Diarrhoea-related diseases claim lives of 26 children each day in Afghanistan – UNICEF

Young girls washing clothes near a small stream at the Gulan camp in the south-eastern Afghan province of Khost. Water scarcity for domestic use is one of the major issues camp residents face. Photo UNAMA/Sayed Muhammad Shah (file)

2 November 2017 – Although the number of children under five years dying from diarrhoea each year in Afghanistan has dropped below 10,000 for the first time, the disease still claims the lives of 9,500 children, or 26 each day, the United Nations Children’s Fund (UNICEF) said Thursday.

Deaths from diarrhoea are particularly tragic because in most cases, they can be easily avoided,” said Adele Khodr, UNICEF Afghanistan Representative. “Using a toilet and washing your hands is literally a matter of life or death.”

Diarrhoea-related deaths account for around 12 per cent of the 80,000 deaths of children under the age of five that occur annually in Afghanistan.

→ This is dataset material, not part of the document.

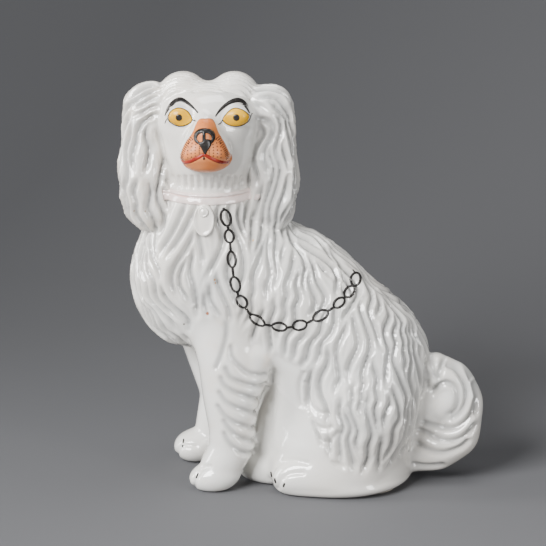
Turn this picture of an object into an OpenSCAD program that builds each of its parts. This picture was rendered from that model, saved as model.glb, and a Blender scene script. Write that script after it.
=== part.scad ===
// Press-moulded earthenware spaniel, seated in profile with its head turned to the viewer.
// Row frame in millimetres: Z up, the display side faces -Y, the chest points to -X and the tail to +X.
// The origin is the centre of the flat underside of the base slab.

/* [Figure] */
// Height of the crown above the shelf
figure_h = 314; // [240:1:400]
// Thickness of the pressed clay wall
wall = 6; // [4:0.5:7]
// Turn of the head away from square to the display side, in degrees
head_turn = 6; // [0:1:10]

/* [Base] */
// Thickness of the slab that closes the underside
slab_t = 6; // [4:0.5:8]
// Radius of the firing vent in the slab
vent_r = 5; // [3:0.5:9]
// Distance of the vent from the middle of the slab, towards the tail
vent_x = 24; // [15:1:40]

/* [Collar and locket] */
// Height of the collar band
collar_h = 9; // [7:0.5:12]
// How far the collar stands out from the neck
collar_proud = 2; // [1:0.5:4]
// Tilt of the collar, front edge down, in degrees
collar_tilt = 3; // [0:1:12]
// Height of the oval locket
locket_h = 27; // [20:1:32]

/* [Enamel] */
// Thickness of the overglaze enamel
enamel_t = 0.5; // [0.3:0.1:0.8]
// Width of the painted chain line
chain_line = 1.4; // [1:0.1:2]
// Number of links in the painted chain
chain_links = 12; // [9:1:15]

/* [Hidden] */

nominal_h = 314;
k = figure_h / nominal_h;
facets = 22;
big = 400;

// Every mass is an ellipsoid [centre, radii]. A limb or muscle is a hull of two or more of them.
head_at = [-84, 0, 0];

chest = [[-98, -1, 157], [48, 43, 60]];
shoulder = [[-66, 0, 180], [42, 42, 35]];
ribs = [[-24, 2, 142], [50, 46, 51]];
rump = [[23, 0, 87], [60, 50, 63]];
belly = [[-30, 0, 62], [34, 42, 46]];
neck_low = [[-84, -2, 204], [42, 40, 24]];
neck_top = [[-83, -4, 240], [33, 34, 18]];

base_long = 70;
base_deep = 54;
base_shift = 5;

// Head masses, measured from the head's own axis, looking along -Y.
skull = [[0, -8, 276], [36, 39, 31]];
forehead = [[0, -20, 284], [33, 28, 23]];
crown = [[20, 0, 295], [19, 26, 19]];
cheeks = [[0, -14, 258], [34, 31, 27]];
jowl = [[0, -11, 244], [31, 30, 20]];
bridge = [[0, -41, 283], [9, 9, 8]];
snout = [[0, -46, 265], [17, 19, 15]];
lip = [[8.3, -52, 259.8], [11, 15.2, 10]];
chin = [[0, -47.5, 253.9], [16, 16.2, 8]];
nose = [[0, -63, 274.8], [6.5, 6, 6.5]];

haunch = [[34, -18, 62], [44, 40, 56]];
hock = [[20, -30, 26], [34, 24, 26]];
hind_toes = [[-22.1, -40, 13.3], [15, 14, 13]];
hind_heel = [[6, -35.9, 16], [20, 17, 17]];

module mass(m, inset = 0, grow = 0)
    translate(m[0]) scale([for (r = m[1]) max(r - inset + grow, 0.5)]) sphere(1, $fn = facets);

module joined(list, inset = 0, grow = 0)
    hull() for (m = list) mass(m, inset, grow);

function flip(m, axis) = [[for (i = [0:2]) i == axis ? -m[0][i] : m[0][i]], m[1]];

module both(list, axis, inset = 0) {
    joined(list, inset);
    joined([for (m = list) flip(m, axis)], inset);
}

module on_head() translate(head_at) rotate([0, 0, head_turn]) children();

// The foot of the figure is an oval, longer from chest to tail than it is deep.
module base_outline(inset = 0)
    translate([base_shift, 0]) polygon([for (a = [0:6:354])
        [(base_long - inset) * cos(a), (base_deep - inset) * sin(a)]]);

module base_mass(inset = 0)
    hull() {
        linear_extrude(8) base_outline(inset);
        mass(belly, inset);
        mass([[15, 0, 74], [58, 50, 50]], inset);
    }

// The hollow part of the figure, as one form. An inset gives the cavity inside the clay wall.
module head_form(inset = 0)
    on_head() {
        joined([skull, forehead, cheeks], inset);
        both([crown], 0, inset);
        joined([cheeks, jowl], inset);
        joined([bridge, snout], inset);
        joined([snout, nose], inset);
        joined([lip, flip(lip, 0)], inset);
        joined([snout, chin], inset);
    }

module body_form(inset = 0) {
    joined([chest, shoulder, ribs], inset);
    joined([ribs, rump], inset);
    joined([neck_low, neck_top], inset);
    joined([neck_low, shoulder, chest], inset);
    base_mass(inset);
    both([haunch], 1, inset);
    both([haunch, hock], 1, inset);
    both([hind_toes, hind_heel], 1, inset);
    both([hind_heel, hock], 1, inset);
}

module figure_form(inset = 0) {
    head_form(inset);
    body_form(inset);
}

module above_shelf() translate([-big / 2, -big / 2, 0]) cube(big);

module display_side() translate([-big / 2, -big, -big / 2]) cube([big, big, big * 2]);

module shell()
    difference() {
        intersection() {
            figure_form();
            above_shelf();
        }
        figure_form(wall);
        translate([0, 0, -1]) linear_extrude(slab_t + 1) base_outline(wall);
    }

module front_shell() color("whitesmoke") intersection() { shell(); display_side(); }

module back_shell() color("whitesmoke") difference() { shell(); display_side(); }

module base_slab()
    color("antiquewhite") difference() {
        linear_extrude(slab_t) base_outline(wall);
        translate([vent_x, 0, -1]) cylinder(r = vent_r, h = slab_t + 2, $fn = 48);
    }

// Forelegs: side is -1 for the display side and 1 for the far side.
module foreleg(masses, extras)
    difference() {
        union() {
            for (i = [0:len(masses) - 2]) joined([masses[i], masses[i + 1]]);
            for (e = extras) joined(e);
        }
        body_form();
        translate([0, 0, -big / 2]) cube([big, big, big], center = true);
    }

near_leg = [
    [[-72, -24, 122], [24, 19, 18]],
    [[-66, -29, 98], [25, 19, 18]],
    [[-65, -30, 72], [22, 18, 22]],
    [[-64, -31, 46], [18, 16, 18]],
    [[-69, -32, 20], [17, 16, 16]],
];
near_toes = [[[-71, -33, 12], [18, 18, 13]], [[-81, -38, 10], [15, 16, 11]]];
near_elbow = [[[-51, -32, 102], [17, 15, 12]], [[-52, -30, 82], [14, 14, 16]]];
far_leg = [
    [[-97, 24, 122], [22, 18, 22]],
    [[-87, 27, 88], [20, 16, 22]],
    [[-80, 28, 56], [16, 14, 20]],
    [[-86, 28, 24], [16, 14, 18]],
];
far_toes = [[[-88, 28, 14], [16, 16, 14]], [[-101, 25, 11], [15, 16, 11]]];

module left_foreleg() color("whitesmoke") foreleg(near_leg, [near_toes, near_elbow]);

module right_foreleg() color("whitesmoke") foreleg(far_leg, [far_toes]);

// The tail curls up and back on itself against the rump.
tail = [
    [[64, 0, 22], [16, 15, 16]],
    [[88, 0, 24], [18, 16, 16]],
    [[106, 0, 38], [16, 16, 18]],
    [[110, 0, 62], [14, 15, 18]],
    [[102, 0, 80], [14, 14, 14]],
    [[86, 0, 86], [14, 14, 13]],
];
tail_curl = [[[88, 0, 54], [23, 10, 32]], [[76, 0, 46], [16, 12, 26]]];

module tail()
    color("whitesmoke") difference() {
        union() {
            for (i = [0:len(tail) - 2]) joined([tail[i], tail[i + 1]]);
            joined(tail_curl);
        }
        body_form();
        translate([0, 0, -big / 2]) cube([big, big, big], center = true);
    }

// Ears hang from the crown to the shoulders. The list is the dog's right ear, on the viewer's left.
ear = [
    [[28, -4, 289], [12, 18, 13]],
    [[45, -5, 287], [19, 17, 17]],
    [[49, -9, 262], [17, 14, 20]],
    [[47, -11, 236], [19.5, 13, 24]],
    [[45, -11, 214], [18, 12, 20]],
];

module ear_form() for (i = [0:len(ear) - 2]) joined([ear[i], ear[i + 1]]);

module ear_piece(side)
    color("whitesmoke") difference() {
        on_head() scale([side, 1, 1]) ear_form();
        figure_form();
    }

module right_ear() ear_piece(-1);

module left_ear() ear_piece(1);

// The collar is a band round the neck, as thick as it stands proud.
collar_at = [-82, 0, 227];

module collar_zone()
    translate(collar_at) rotate([collar_tilt, 0, 0]) cube([120, 120, collar_h], center = true);

module collar()
    color("whitesmoke") difference() {
        intersection() {
            body_form(-collar_proud);
            collar_zone();
        }
        figure_form();
        for (side = [-1, 1]) on_head() scale([side, 1, 1]) ear_form();
    }

// Oval locket sprigged under the collar, with a round boss near its top.
locket_at = [-82, -39, 210];
boss = [[-82.5, -44, 216], [4.5, 4, 4.5]];

module locket()
    color("whitesmoke") difference() {
        union() {
            joined([[locket_at, [8.5, 6, locket_h / 2]]]);
            joined([boss]);
        }
        figure_form();
        intersection() {
            body_form(-collar_proud);
            collar_zone();
        }
    }

// Overglaze enamel: a thin coat over the glazed form wherever its stencil falls.
// Stencils are drawn in the X and Z of the display side and thrown onto the form along Y.
module thrown(deep = 100) rotate([90, 0, 0]) linear_extrude(deep) children();

module face_coat(tone)
    color(tone) intersection() {
        difference() {
            head_form(-enamel_t);
            head_form();
        }
        on_head() thrown() children();
    }

eye = [20, 286.5];
iris = [9.5, 7.3];
pupil_r = 2.9;

module at_eyes() for (side = [-1, 1]) translate([side * eye[0], eye[1]]) scale([side, 1]) children();

module pupils() at_eyes() circle(pupil_r, $fn = 24);

module irises() at_eyes() scale(iris) circle(1, $fn = 32);

// A brow is the crescent between two circles round the eye.
module brows()
    at_eyes() intersection() {
        difference() {
            translate([0, -2]) circle(14.5, $fn = 48);
            translate([0.6, -4.2]) circle(14.6, $fn = 48);
        }
        translate([-16, 1]) square([32, 16]);
    }

module muzzle_patch()
    hull() {
        translate([0, 284]) circle(6, $fn = 24);
        for (side = [-1, 1]) translate([side * 14, 262]) circle(7, $fn = 24);
        translate([0, 256]) scale([15, 7]) circle(1, $fn = 24);
    }

module nose_patch() {
    difference() {
        translate([0, 276.5]) circle(7, $fn = 28);
        for (side = [-1, 1]) translate([side * 2.9, 275]) scale([1.5, 2.6]) circle(1, $fn = 16);
    }
    hull() {
        translate([0, 272]) circle(3, $fn = 16);
        translate([0, 267]) circle(1, $fn = 16);
    }
}

// The mouth is two strokes that fall away from the middle.
module stroke(points, line)
    for (i = [0:len(points) - 2])
        hull() for (p = [points[i], points[i + 1]]) translate(p) circle(line / 2, $fn = 8);

mouth = [[0, 266], [6, 262], [12, 259], [17, 257]];

module lips() for (side = [-1, 1]) scale([side, 1]) stroke(mouth, 2.4);

module iris_enamel() face_coat("goldenrod") difference() { irises(); pupils(); }

module pupil_enamel() face_coat("black") pupils();

module brow_enamel() face_coat("black") brows();

module muzzle_enamel() face_coat("sandybrown") difference() { muzzle_patch(); nose_patch(); lips(); }

module nose_enamel() face_coat("black") difference() { nose_patch(); lips(); }

module lip_enamel() face_coat("firebrick") lips();

// The painted chain swags from the collar to the back. Its route is the middle line of the links.
chain_route = [[-68, 221], [-65, 212], [-63, 197], [-61, 180], [-58, 161], [-53, 148], [-42, 135],
    [-25, 131], [-10, 134], [5, 141], [18, 150], [26, 159], [28, 165]];
link_long = 12;
link_wide = 7;

// A point at a distance along the route.
function run_to(i) = i == 0 ? 0 : run_to(i - 1) + norm(chain_route[i] - chain_route[i - 1]);
route_run = [for (i = [0:len(chain_route) - 1]) run_to(i)];
function along(d) =
    let (i = max([for (j = [0:len(route_run) - 2]) if (route_run[j] <= d) j]))
    let (f = (d - route_run[i]) / (route_run[i + 1] - route_run[i]))
    chain_route[i] + f * (chain_route[i + 1] - chain_route[i]);

chain_pitch = (max(route_run) - 4) / chain_links;

module chain_pattern() {
    for (n = [0:chain_links - 1]) {
        a = along(4 + n * chain_pitch);
        b = along(min(4 + n * chain_pitch + link_long, max(route_run) - 0.5));
        c = along(min(4 + (n + 1) * chain_pitch, max(route_run) - 0.5));
        translate((a + b) / 2) rotate(atan2(b[1] - a[1], b[0] - a[0])) difference() {
            scale([norm(b - a) / 2 + chain_line / 2, link_wide / 2]) circle(1, $fn = 14);
            scale([norm(b - a) / 2 - chain_line, link_wide / 2 - chain_line]) circle(1, $fn = 14);
        }
        stroke([b, c], chain_line);
    }
    stroke([chain_route[0], along(4)], chain_line);
}

module chain_enamel()
    color("black") intersection() {
        difference() {
            body_form(-enamel_t);
            body_form();
        }
        thrown() chain_pattern();
    }

// Short strokes mark the claws of the two forepaws and of the near hind paw.
hind_claws = [[-31, 16], [-28, 11], [-21, 8]];
fore_claws = [[-90, 7], [-84, 6]];

module claw_marks(places) for (p = places) translate(p) scale([0.8, 2.8]) circle(1, $fn = 16);

module claw_enamel()
    color("black") {
        intersection() {
            difference() {
                body_form(-enamel_t);
                body_form();
            }
            thrown() claw_marks(hind_claws);
        }
        intersection() {
            difference() {
                joined(near_toes, 0, enamel_t);
                joined(near_toes);
            }
            thrown() claw_marks(fore_claws);
        }
    }

scale(k) front_shell();
scale(k) back_shell();
scale(k) base_slab();
scale(k) left_foreleg();
scale(k) right_foreleg();
scale(k) tail();
scale(k) left_ear();
scale(k) right_ear();
scale(k) collar();
scale(k) locket();
scale(k) iris_enamel();
scale(k) pupil_enamel();
scale(k) brow_enamel();
scale(k) muzzle_enamel();
scale(k) nose_enamel();
scale(k) lip_enamel();
scale(k) chain_enamel();
scale(k) claw_enamel();
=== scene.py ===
import math
import bmesh, bpy
import numpy as np
from mathutils import Matrix, Vector
from mathutils.bvhtree import BVHTree
from mathutils.kdtree import KDTree


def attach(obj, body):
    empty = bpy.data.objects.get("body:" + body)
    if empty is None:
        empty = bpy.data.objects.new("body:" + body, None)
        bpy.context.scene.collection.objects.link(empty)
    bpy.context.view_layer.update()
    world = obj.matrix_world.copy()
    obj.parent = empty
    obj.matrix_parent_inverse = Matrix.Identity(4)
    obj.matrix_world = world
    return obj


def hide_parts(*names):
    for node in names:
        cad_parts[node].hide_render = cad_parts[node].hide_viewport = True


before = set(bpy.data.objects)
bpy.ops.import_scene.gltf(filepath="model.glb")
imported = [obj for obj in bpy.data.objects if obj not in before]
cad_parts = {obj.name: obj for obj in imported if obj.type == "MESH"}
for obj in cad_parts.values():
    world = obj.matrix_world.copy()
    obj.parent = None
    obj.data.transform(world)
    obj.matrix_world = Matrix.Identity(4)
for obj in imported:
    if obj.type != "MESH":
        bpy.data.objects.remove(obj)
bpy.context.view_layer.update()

# The camera stands a little above the figure and slightly to the tail side of square,
# about one and a half metres off, with a long lens.
camera = bpy.data.objects.new("camera", bpy.data.cameras.new("camera"))
bpy.context.scene.collection.objects.link(camera)
camera.location = (0.1303, -1.582, 0.5982)
camera.rotation_euler = (Vector((-0.036, 0, 0.160)) - camera.location).to_track_quat("-Z", "Y").to_euler()
camera.data.lens, camera.data.sensor_width = 144.3, 36
camera.data.clip_start, camera.data.clip_end = 0.05, 30
bpy.context.scene.camera = camera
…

The risks associated with diarrhoeal infections are exacerbated in the country, where some 1.2 million children are already malnourished and 41 per cent of children are stunted. Poor sanitation and hygiene compound malnutrition, leaving children more susceptible to infections that cause diarrhoea, which in turn worsens malnutrition.

Providing access to safe water and improved sanitation facilities in villages and towns across the country is critical, said Ms. Khodr, adding that community-led efforts to improve hygiene practices are the simple and most effective way to save lives.

While insecurity continues to affect humanitarian access to parts of the country and slows development, there is still progress. The district of Nili, in Daykundi province, central Afghanistan, was declared as the country’s first ‘open defecation free district’ at a ceremony on 1 November.

Towns and villages across Nili took on the community-led approach in which families identify areas around their homes that are used as toilets. Through a combination of shock, shame, pride and disgust, families without a toilet decide to build their latrine.

Community-wide commitment and some peer pressure does the rest and typically after three to six months an entire community has given up defecating in the open, contributing to a healthier environment for everyone.

In 2017, UNICEF in Afghanistan has already supported more than 500 Afghan communities to be declared and certified as open-defecation-free.